Hotshots remembered in service
The Granite Mountain Hotshots were remembered 10 years later at a public memorial service in downtown Prescott on June 30 and with a memorial Mass at Sacred Heart that evening, celebrated by current pastor Claretian Father Raj Britto.
Leading up to the memorial Mass, the parish published “the wife of the then-superintendent of the Laguna Interagency Hotshot Crew in California. Organizers displayed 19 candles and white roses on a table during the liturgy for each of the fallen. Parish manager Jim Wren read the names while another parishioner rang a bell after each name.
“Many people approached me afterwards — some of them who knew some of the guys — and were very appreciative that we had the service,” said Wren, who also serves as a board member for the Granite Mountain Interagency Hotshot Crew Learning and Tribute Center. “One family member attended and a bunch of our volunteers from our center attended it. They were all very moved by the service.”
Wren, who is originally from Connecticut, first learned of the Granite Mountain Hotshots when he was visiting family in Prescott 10 years ago. The day before the tragedy, he went hiking with his wife and son and suffered heat stroke. After Wren’s wife called 911, firefighters found them and treated him. As they carried him out, they distracted him by telling him about the growing Yarnell Hill Fire and about “this elite team of Hotshots” preparing to fight it. The next day, after Wren returned home with orders to take it easy, the Hotshots died battling the blaze.
A hotshot crew is a type of elite interagency firefighting crew specializing in wildland fires. While most crews around the country are a part of state or federal agencies such as the U.S. Forest Service, the Granite Mountain Hotshots were a part of the Prescott Fire Department, and many city firefighters had previously served the department as Hotshots.
“Even though I didn’t know any of them, I just felt like I was so connected because I had learned about them through my own traumatic experience,” Wren recalled.
When he returned home the next week, he established contact with the firefighters who helped him directly. While living on the East Coast, he became an advocate for wildland firefighting and fire prevention, speaking to schools and government entities. During one of his many return trips to Prescott, he hiked to the Hotshots’ fatality site with one of the firefighters who had saved him and eventually became his friend. It was then that Wren discerned moving to Arizona and applied for the parish manager position.
“I realized at that time that that had been God’s plan all along for me to come work for the Church — which I never did before,” he told OSV News.
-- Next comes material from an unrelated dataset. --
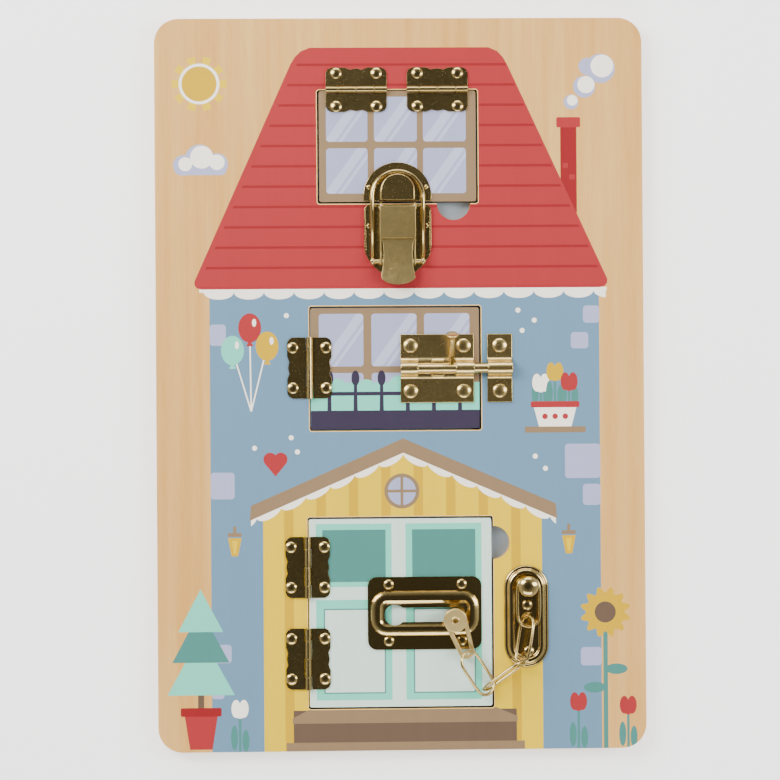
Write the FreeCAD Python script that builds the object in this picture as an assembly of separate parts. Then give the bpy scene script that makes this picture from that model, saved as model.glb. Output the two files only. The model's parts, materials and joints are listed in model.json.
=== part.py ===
"""Wooden busy board: a house-shaped play board with three hinged doors, each held by a real lock.

The board lies on its back. +X is to the right of the house, +Y is up the house and +Z comes out of
the play face. The origin is at the middle of the back face. All sizes are in millimetres.
"""

import math
import os

import FreeCAD, Part

Vec = FreeCAD.Vector
UP = Vec(0, 0, 1)
ALONG_X = Vec(1, 0, 0)

# Board
board_width = 240.0
board_height = 360.0
board_corner = 12.0
back_thickness = 3.0
front_thickness = 6.0
face = back_thickness + front_thickness
panel_gap = 0.9
hinge_gap = 0.5
panel_lift = 0.2
opening_corner = 1.2

# Openings in the front board: left edge, lower edge, width, height
roof_left, roof_low, roof_width, roof_height = -40.3, 88.8, 79.0, 56.0
middle_left, middle_low, middle_width, middle_height = -44.8, -22.8, 84.4, 61.2
door_left, door_low, door_width, door_height = -46.3, -159.4, 91.2, 94.2
notch_radius = 8.2
roof_notch_x = 26.6
door_notch_y = -78.3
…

Now living in Prescott, Wren continues his advocacy for wildland fire awareness and prevention. The center where Wren volunteers as a board member is not only dedicated to the Hotshots, but also helps educate people about wildland fires.
Devastation of wildfires
“What happened to these guys in this tragedy raised a lot of awareness here about how devastating wildfires can be, how quick things can change during a fire,” he said. “The community, after going through this, is much more aware because of these guys. After this community experienced this, it just raised a lot of awareness about how we can all have an impact on preventing wildland fires in the future.”
The Hotshots’ death is the second most devastating incident for a city fire department, next only to the 9/11 attacks. While the numbers for the 2001 terrorist attacks far exceed the 19 killed 10 years ago, because Prescott is a small town, the city lost a quarter of its fire department.
“A lot of people don’t recognize that in one day, we lost 25% of our department in one incident,” said Prescott Fire Chief Holger Durre, who also served as the media contact for the city’s 10th anniversary commemorations of the fire.
At the time of the Yarnell Hill Fire, Durre was a firefighter in Colorado, but the scope of the tragedy impacted first responders throughout the country, he recalled.
“Every firefighter has that piece of service in their heart, and in the back of their mind there is the understanding that there could come a time when in the normal course of your work, you’d have to lay down your life,” said Durre. “So, instantly, when that event happened, I had an understanding of 19 people whose families are now forever changed and were forever impacted. For most of us, it causes a recommitment to what we signed up to do.”
Connection to God and community
Although not Catholic, Durre said he recognizes “God moments” in his work, especially in moving to Prescott after the tragedy.
“The reason why this story resonates in so many ways is that the magnitude of the event created the ability for others from outside the fire service world and outside of Prescott to be challenged to our common humanity,” the chief told OSV News. “There’s a piece of this that speaks to how closely connected these folks were with every member in Prescott. The way that Prescott responds to tragedy is that it builds more community.”
The Hotshots’ memory lives on at Sacred Heart. Parishioners and visitors are reminded of their legacy every time they walk into the church and see a metal plaque in the shape of a badge with their names listed. For Father Merlino, the tragedy helped shape him into the pastor he is today.
“It was the first time I dealt with an international tragedy literally affecting me and my parishioners, personally,” reflected Father Merlino. “One of the things I learned was to be present for the father of that son who died, John. I gave him permission just to be. He didn’t have to worry about the cameras being on him, to talk about his feelings, he could just cry and just be a parent who was hurting.”